Tuesday, September 23, 2025

A case for papal term limits

 Why Should Jesus Weep?

A case for papal term limits
Pope Benedict XVI walks on a path during his summer retreat at Les Combes in the northern mountains of Italy in 2006 (OSV News photo/L’Osservatore Romano).

In his recent book-length piece of investigative journalism, Philip Shenon paints a dark picture of the records of the most recent popes. Jesus Wept: Seven Popes and the Battle for the Soul of the Catholic Church spares no one, except John XXIII, and is most brutal in its assessment of Joseph Ratzinger, both before and during his papacy. Pius XII receives the customary criticism for his failure to do much to address the plight of Jews in Nazi hands, but Shenon does not stop there, pointing out Pius’s administrative failures: appointing no cardinals during the last five years of his reign and leaving the Church without a secretary of state. Paul VI brought Vatican II to its conclusion but blunted some of its more progressive initiatives, only to lose control of his papacy and perhaps the Church in the wake of the 1968 encyclical letter, Humanae vitae. John Paul II was obsessed with meddling in European and especially Polish politics, mostly ignoring the momentous events in the Latin American Church, and signally failing to address the burgeoning crisis of clerical sexual abuse. Benedict XVI was equally weak in addressing sex abuse, most notably in the way that Cardinal Theodore McCarrick got away with so much for so long. Even Francis failed on this score and was assailed by conservative critics, clerical and lay.

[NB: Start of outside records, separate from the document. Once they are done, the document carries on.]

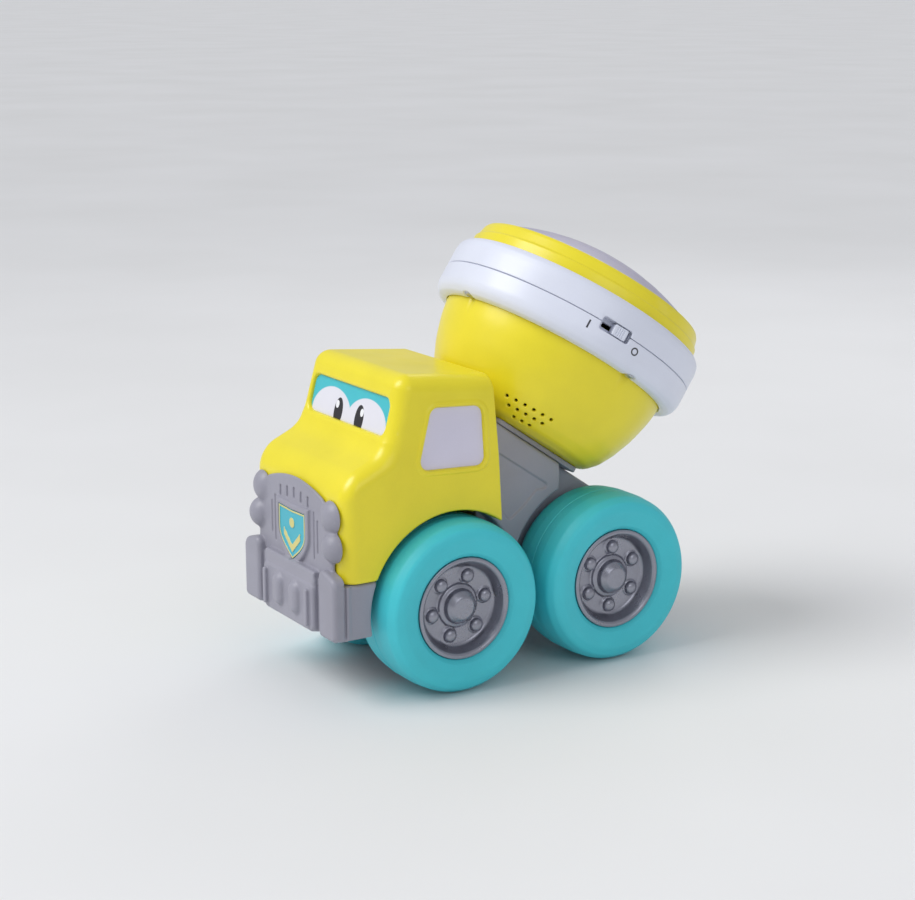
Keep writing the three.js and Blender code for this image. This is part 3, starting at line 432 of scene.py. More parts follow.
moulded("steel", linear(190, 190, 194), 0.34, vary=0.08, metal=1.0, flakes=0.05, wear_and_edge_highlight=0.3)
moulded("board", linear(38, 110, 62), 0.5, vary=0.12)
moulded("dark_plastic", linear(38, 38, 42), 0.5, vary=0.12, grain=0.3)
moulded("cell_wrap", linear(176, 120, 60), 0.34, vary=0.05, metal=0.3)
moulded("led", linear(240, 238, 228), 0.15, vary=0.02, clear=0.6)
moulded("mark", linear(40, 42, 50), 0.5, vary=0.1)


# ---------- pieces ----------
def apply(obj):
    """Makes the result of an object's modifiers its own mesh."""
    graph = bpy.context.evaluated_depsgraph_get()
    made = bpy.data.meshes.new_from_object(obj.evaluated_get(graph), depsgraph=graph)
    obj.modifiers.clear()
    old = obj.data
    obj.data = made
    bpy.data.meshes.remove(old)
    return obj


def settle(obj, body, slot, *nodes):
    """Gives a piece its material, and says which body it rides and which nodes it stands for."""
    obj.data.materials.clear()
    obj.data.materials.append(MATERIALS[slot])
    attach(obj, body)
    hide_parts(*nodes)
    return obj


def new_object(name, verts, faces):
    mesh = bpy.data.meshes.new(name)
    mesh.from_pydata(verts, [], faces)
    mesh.validate()
    mesh.shade_smooth()
    obj = bpy.data.objects.new(name, mesh)
    bpy.context.scene.collection.objects.link(obj)
    return obj


def moulding(name, field, axes, place, target):
    """Mesh piece from a field: skinned, thinned to about target triangles, with exact normals."""
    points, quads = skin(field, axes)
    obj = new_object(name, points.tolist(), quads.tolist())
    ratio = target / (2 * len(quads))
    if ratio < 0.95:
        thin = obj.modifiers.new("thin", "DECIMATE")
        thin.ratio = ratio
        apply(obj)
    mesh = obj.data
    co = np.empty(len(mesh.vertices) * 3, np.float32)
    mesh.vertices.foreach_get("co", co)
    co = co.reshape(-1, 3).astype(float)
    normal = slope(field, axes, co)
    rotation = np.array(place.to_3x3())
    mesh.transform(Matrix.Scale(MM, 4) @ place)
    mesh.shade_smooth()
    mesh.normals_split_custom_set_from_vertices((normal @ rotation.T).tolist())
    return obj


def cast(name, field, axes, place, target, *words):
    """A moulding that is settled at once."""
    return settle(moulding(name, field, axes, place, target), *words)


def spun(name, outline, place, sides):
    """Turned piece straight from a closed (radius, height) outline."""
    points = [(max(r, 0.0), h) for r, h in outline]
    verts, faces = [], []
    rows = []
    for r, h in points:
        if r < 1e-6:
            rows.append([len(verts)] * sides)
            verts.append((0, 0, h))
        else:
            rows.append(list(range(len(verts), len(verts) + sides)))
            for k in range(sides):
                a = 2 * math.pi * k / sides
                verts.append((r * math.cos(a), r * math.sin(a), h))
    count = len(rows)
    for i in range(count):
        a, b = rows[i], rows[(i + 1) % count]
        if a[0] == a[1] and b[0] == b[1]:
            continue
        for k in range(sides):
            q = [a[k], a[(k + 1) % sides], b[(k + 1) % sides], b[k]]
            f = [q[0]] + [q[n] for n in range(1, 4) if q[n] not in q[:n]]
            if len(f) > 2:
                faces.append(f)
    area = sum(p[0] * q[1] - q[0] * p[1] for p, q in zip(points, points[1:] + points[:1]))
    if area < 0:
        faces = [f[::-1] for f in faces]
    obj = new_object(name, verts, faces)
    obj.data.transform(Matrix.Scale(MM, 4) @ place)
    obj.data.set_sharp_from_angle(angle=math.radians(42))
    return obj


# ---------- cab ----------
CAB_HALF = 47.5
CAB_WALL = 2.4
ARCH = 47.3
BUMPER_TOP = 62.4
HOOD_X = 61.5
ABOVE_BUMPER = BUMPER_TOP + GAP
SCREEN = [(-38.4, -8.2), (38.4, -8.2), (38.4, 10.4), (-38.4, 10.4)]
SCREEN_DEEP = 2.0
WINDOW = [(19.9, 114.3), (11.6, 144), (-16.9, 142.2), (-17.9, 112.6)]
WINDOW_DEEP = 1.2
LEAN_FROM = 116
WINDOW_LEAN = math.atan2(2, 34)


def grow(points, d):
    """Moves the corners of a four-cornered outline outwards by d in both directions."""
    cx = sum(p[0] for p in points) / 4
    cy = sum(p[1] for p in points) / 4
    return [(x + math.copysign(d, x - cx), y + math.copysign(d, y - cy)) for x, y in points]


def on_screen(axes):
    x, y, z = axes
    c, s = math.cos(SCREEN_LEAN), math.sin(SCREEN_LEAN)
    dx, dz = x - SCREEN_AT[0], z - SCREEN_AT[2]
    return y, dz * c - dx * s, dx * c + dz * s


def on_window(axes):
    """Along the wall, up the wall, and out of it, for either side window."""
    x, y, z = axes
    c, s = math.cos(WINDOW_LEAN), math.sin(WINDOW_LEAN)
    dy, dz = np.abs(y) - CAB_HALF, z - LEAN_FROM
    return x, dz * c - dy * s + LEAN_FROM, dy * c + dz * s


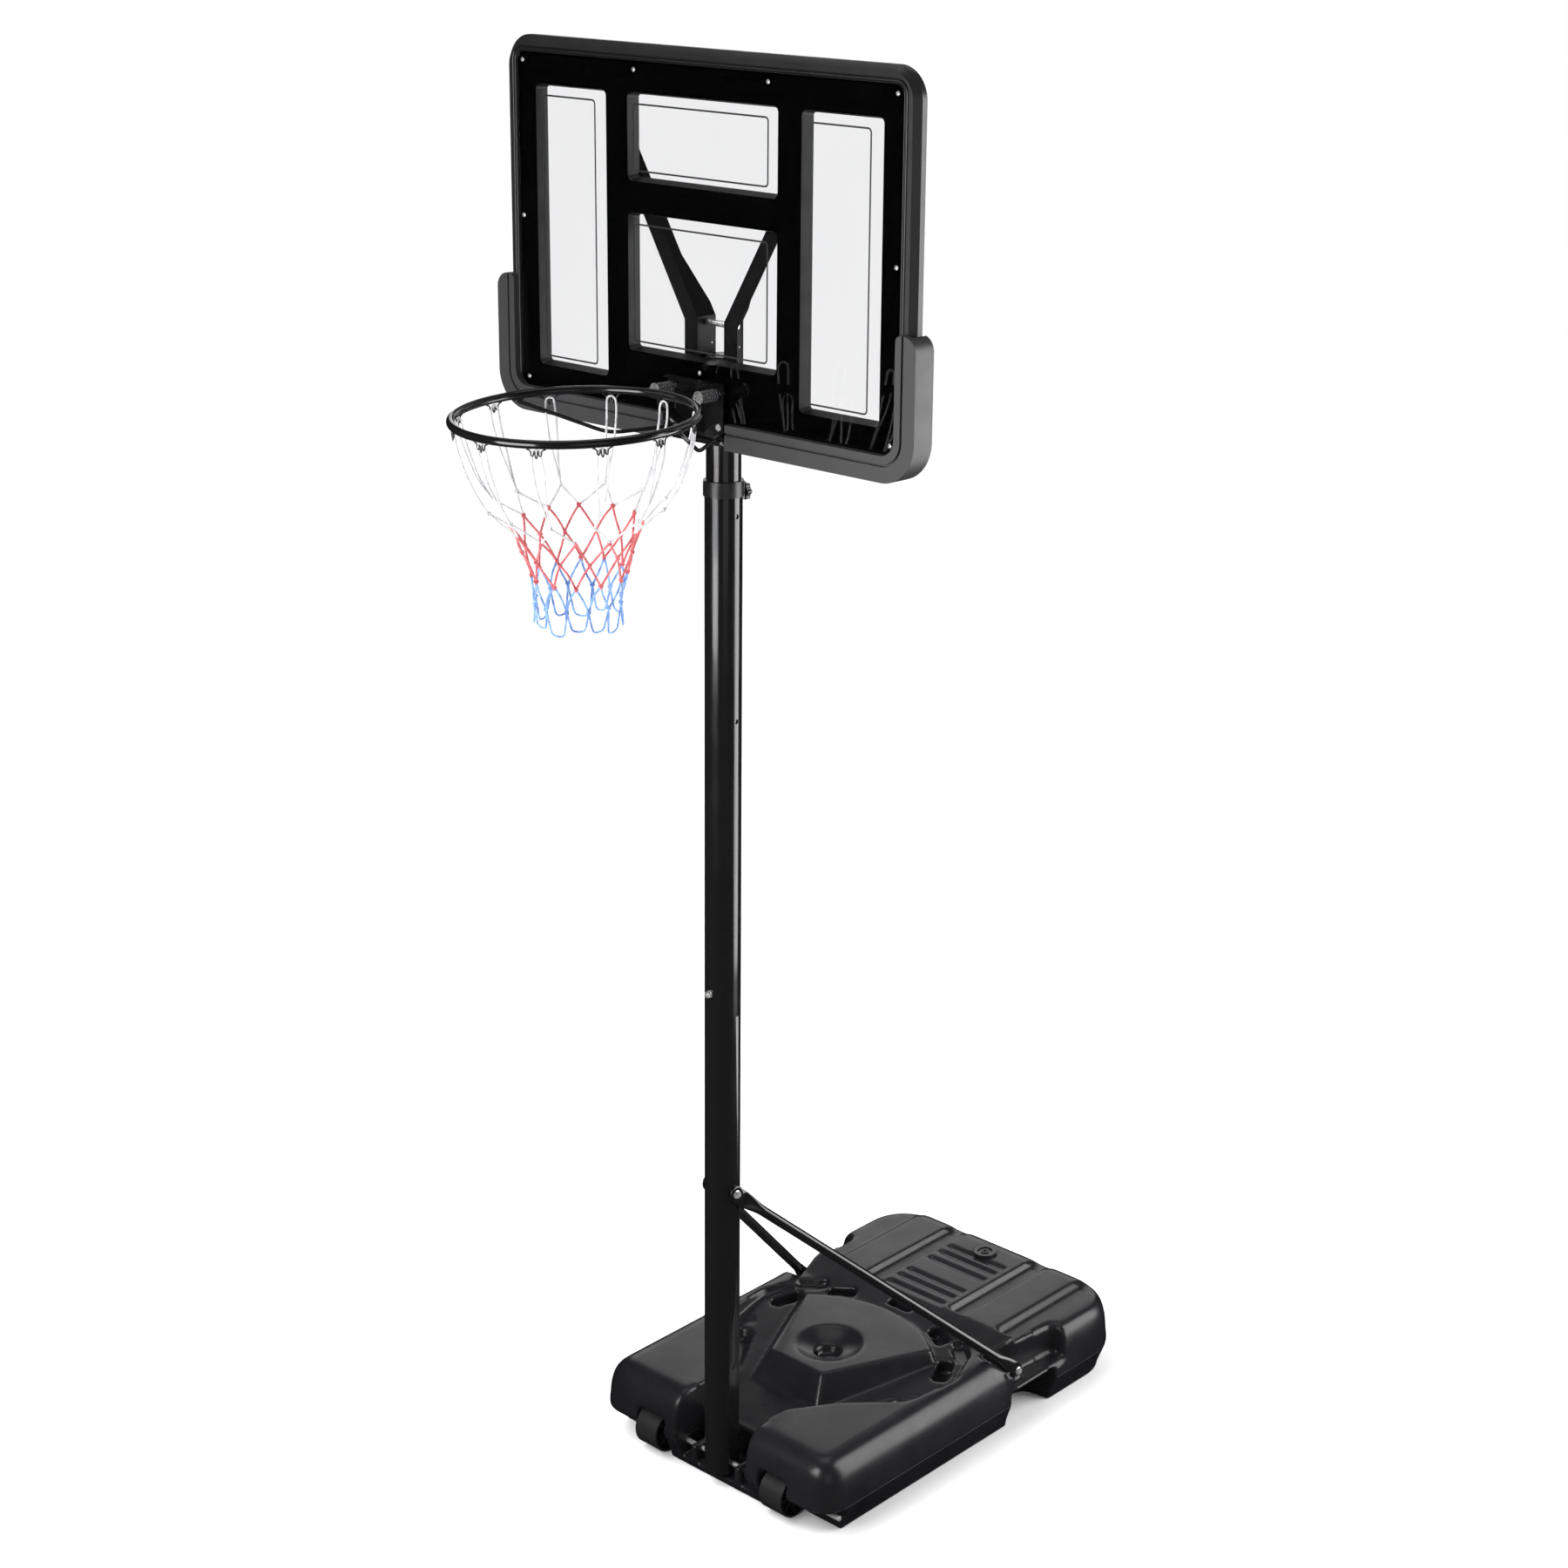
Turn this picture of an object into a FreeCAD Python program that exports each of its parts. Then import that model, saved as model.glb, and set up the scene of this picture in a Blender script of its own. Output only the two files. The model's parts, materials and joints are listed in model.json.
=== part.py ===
import FreeCAD, Part
import math
import os

V = FreeCAD.Vector
os.makedirs("parts", exist_ok=True)

# Driving dimensions, in millimetres. Y runs from the rim (-Y) to the ballast tank (+Y).
# Everything is laid out from the pole foot and moved to the row frame by SHIFT_Y at export.
SHIFT_Y = -455.0
LEAN_DEG = 2.5

POLE_R = 38.0
POLE_WALL = 1.6
TOP_R = 35.0
SEAM_Z = 1104.0
MID_TOP_Z = 2232.0
TOP_Z0 = 1400.0
TOP_Z1 = 2480.0
HEIGHT_HOLES = 7
HOLE_PITCH = 100.0
FOOT_Z = 28.0
STRUT_BOLT_Z = 700.0
STRUT_R = 11.2
JOINT_BOLT_Z = 1156.0
ARM_BOLT_Z = (2380.0, 2450.0)

WHEEL_R = 48.3
WHEEL_X0 = 161.0
WHEEL_X1 = 225.0
AXLE_R = 5.5
AXLE_HALF = 354.0

BOARD_HALF = 550.0
BOARD_Z0 = 2335.0
BOARD_Z1 = 3067.0
BOARD_FRONT = -69.0
BOARD_BACK = -36.0
BOARD_CORNER = 62.0
PANEL_HALF = 516.0
PANEL_Z0 = 2369.0
PANEL_Z1 = 3034.0
WINDOW_TAPER = 6.0
BOSS_R = 10.5
WINDOWS = {
    "left": (-467.0, -263.0, 2415.0, 2974.0),
    "right": (262.0, 465.0, 2415.0, 2974.0),
    "upper": (-203.0, 202.0, 2806.0, 2975.0),
    "lower": (-203.0, 202.0, 2476.0, 2746.0),
}

SCREWS = ((500.0, 3018.0), (180.0, 3018.0), (504.0, 2712.0), (496.0, 2386.0))

PAD_OUT = 570.0
PAD_IN = 85.0
PAD_Z0 = 2319.0
PAD_BAND = 50.0
PAD_TOP = 2594.0

RING_R = 231.0
RING_ROD = 8.0
BRACE_R = 3.8
HOOKS = 12
RING_Y = -392.0
RING_Z = 2416.0
HINGE_Y = -79.6
HINGE_Z = 2331.0
SPRING_X = 60.0
SPRING_Z = 2424.0
SPRING_LENGTH = 50.0
SPRING_R = 10.4
SPRING_WIRE = 1.6
SPRING_TURNS = 7
PLATE_FACE = -78.2
PLATE_BOLT_X = 63.0
PLATE_BOLT_Z = 2360.0
ARM_TOP_Z = 2872.0
ARM_BEND_Z = 2555.0
ARM_SPLAY = 0.60
ARM_X = 36.2
ARM_SCREW_DROP = 40.0
BEND_BOLT = (-8.0, 2545.0)
KNOB_Z = 2206.0
KNOB_Y = 50.0

TANK_HALF = 355.0
TANK_Y0 = -40.0
TANK_Y1 = 985.0
PART_Z = 65.0
LOBE_Z = 172.0
REAR_Z = 189.0
TANK_WALL = 6.0
PANEL_GROOVES = (645.0, 682.0, 716.0, 791.0, 829.0, 862.0)
LEDGE_Z0 = 88.0
LEDGE_Z1 = 100.0
FOOT_BOLT = (330.0, 616.0, 124.0)
CAP_Y = 893.0
CHAMBERS = ((75.0, 240.0), (243.0, 330.0), (333.0, 372.0), (375.0, 420.0), (423.0, 585.0), (588.0, 780.0),
            (783.0, 1000.0))


# ---------- helpers ----------
def box(x0, x1, y0, y1, z0, z1):
    return Part.makeBox(x1 - x0, y1 - y0, z1 - z0, V(x0, y0, z0))


def cyl(p, d, r, length):
    return Part.makeCylinder(r, length, V(*p), V(*d))


def tube(p, d, ro, ri, length):
    inner = V(*p) - V(*d) * 1.0
    return cyl(p, d, ro, length).cut(Part.makeCylinder(ri, length + 2.0, inner, V(*d)))


def mirrored(shape):
    return shape.mirror(V(0, 0, 0), V(1, 0, 0))


def both_sides(shape):
    return [shape, mirrored(shape)]


def rounded_wire(points, radii):
    """Closed wire through coplanar points, each corner rounded by its own radius."""
    n = len(points)
    edges = []
    ends = []
    for i in range(n):
        p = points[i]
        a = (points[i - 1] - p).normalize()
        b = (points[(i + 1) % n] - p).normalize()
        half = math.acos(max(-1.0, min(1.0, a.dot(b)))) / 2.0
        r = radii[i]
        if r <= 0.0 or half > 1.565:
            ends.append((p, p, None))
            continue
        cut = r / math.tan(half)
        mid_dir = (a + b).normalize()
        mid = p + mid_dir * (r / math.sin(half) - r)
        ends.append((p + a * cut, p + b * cut, mid))
    for i in range(n):
        start, stop, mid = ends[i]
        if mid is not None:
            edges.append(Part.Arc(start, mid, stop).toShape())
        following = ends[(i + 1) % n][0]
        if (following - stop).Length > 1e-6:
            edges.append(Part.makeLine(stop, following))
    return Part.Wire(edges)


def flat_wire(xy, z, radii):
    return rounded_wire([V(x, y, z) for x, y in xy], radii)


def prism(xy, z0, z1, radius=0.0):
    radii = radius if isinstance(radius, list) else [radius] * len(xy)
    return Part.Face(flat_wire(xy, z0, radii)).extrude(V(0, 0, z1 - z0))


def side_prism(yz, x0, x1):
    """Extrude a YZ polygon along X."""
    wire = Part.makePolygon([V(x0, y, z) for y, z in yz + yz[:1]])
    return Part.Face(wire).extrude(V(x1 - x0, 0, 0))


def plate_xz(xz, y0, y1, radius=0.0):
    """Extrude an XZ polygon along Y."""
    radii = radius if isinstance(radius, list) else [radius] * len(xz)
    wire = rounded_wire([V(x, y0, z) for x, z in xz], radii)
    return Part.Face(wire).extrude(V(0, y1 - y0, 0))


def rect_xz(x0, x1, z0, z1, y0, y1, radius):
    return plate_xz([(x0, z0), (x1, z0), (x1, z1), (x0, z1)], y0, y1, radius)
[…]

There is little reason to think that Shenon has many, if any, of his facts wrong, though sometimes the emphasis on failures seems lopsided. What of Pius’s steps to initiate liturgical renewal? What of Paul VI’s Populorum progressio, surely one of the most important of the social encyclicals, or his shepherding the 1971 Rome Synod of Bishops’ radical challenges to global injustice? John Paul II produced three great social encyclicals—why doesn’t Shenon mention any of them? Wasn’t Benedict genuinely interested in dialogue with those of other religions? And didn’t Francis eventually deal successfully with the worst of his clerical critics? If these popes were as unsuccessful as Shenon believes, how is it that three of them have been canonized and at least one more ought to be? 

Philip Shenon paints a dark picture of the records of the most recent popes.

Truly, all seven of these popes had at least a few achievements, and two or three of them contributed a lot. But we would be assessing all of them differently if they had each served only five years. Pius would still be under the shadow of his silences in World War II Rome, but he would have been gone before the end of the war and perhaps his successor could have rescued the Vatican’s poor record. There would have been no Humani generis, the 1950 encyclical that all but condemned several theologians whom his successor would rehabilitate and rely on for much of the success of Vatican II. And there would have been no infallible declaration of the Assumption of Mary into heaven, which at least some think was a mistake. Not the assumption perhaps, but certainly the infallibility. John XXIII did the decent thing and only lived five years, not long enough to make the mistakes that seem to come inevitably with lengthy papacies. Paul VI would have been remembered as the author of Populorum progressio, and there would have been no Humanae vitae. John Paul II would be the pope of Laborem exercens, the great letter on the rights of working people, and not of Ordinatio sacerdotalis, in which he attempted to foreclose any further discussion of women in ordained ministry. Pope Benedict could have retired with two scholarly encyclicals, before his obvious incapacity to handle the papal responsibilities reached the point where even he saw the need to retire. And even Francis would have benefited from stopping with Laudato si’ before his later writings provoked his conservative opponents to accuse him of heresy. 

If we think of the recent history outlined by Shenon, is it possible that term limits for popes might be a good idea? A crazy idea? One thing is clear: if all of these popes had died or retired after five years, each would have been remembered more favorably than they have been after their nineteen (Pius), fifteen (Paul), twenty-six (John Paul II), eight (Benedict), or twelve (Francis) years. Moreover, they might have given way to other better choices. Perhaps Cardinal Tardini might have replaced Pius in 1944, while Paul could have been followed by Cardinal Suenens and John Paul II by Carlo Maria Martini. And he in his turn by a much younger Bergoglio.

While this is an intriguing if impossible game of guessing the outcome of hypothetical conclaves, it is not hard to make the case that younger popes, provided they are only pope for five years, cannot hurt—and could easily help—the fortunes of the Catholic Church. Even a poor choice has only five years to do damage.

Paul Lakeland is the Aloysius P. Kelley S.J. emeritus professor of Catholic Studies at Fairfield University.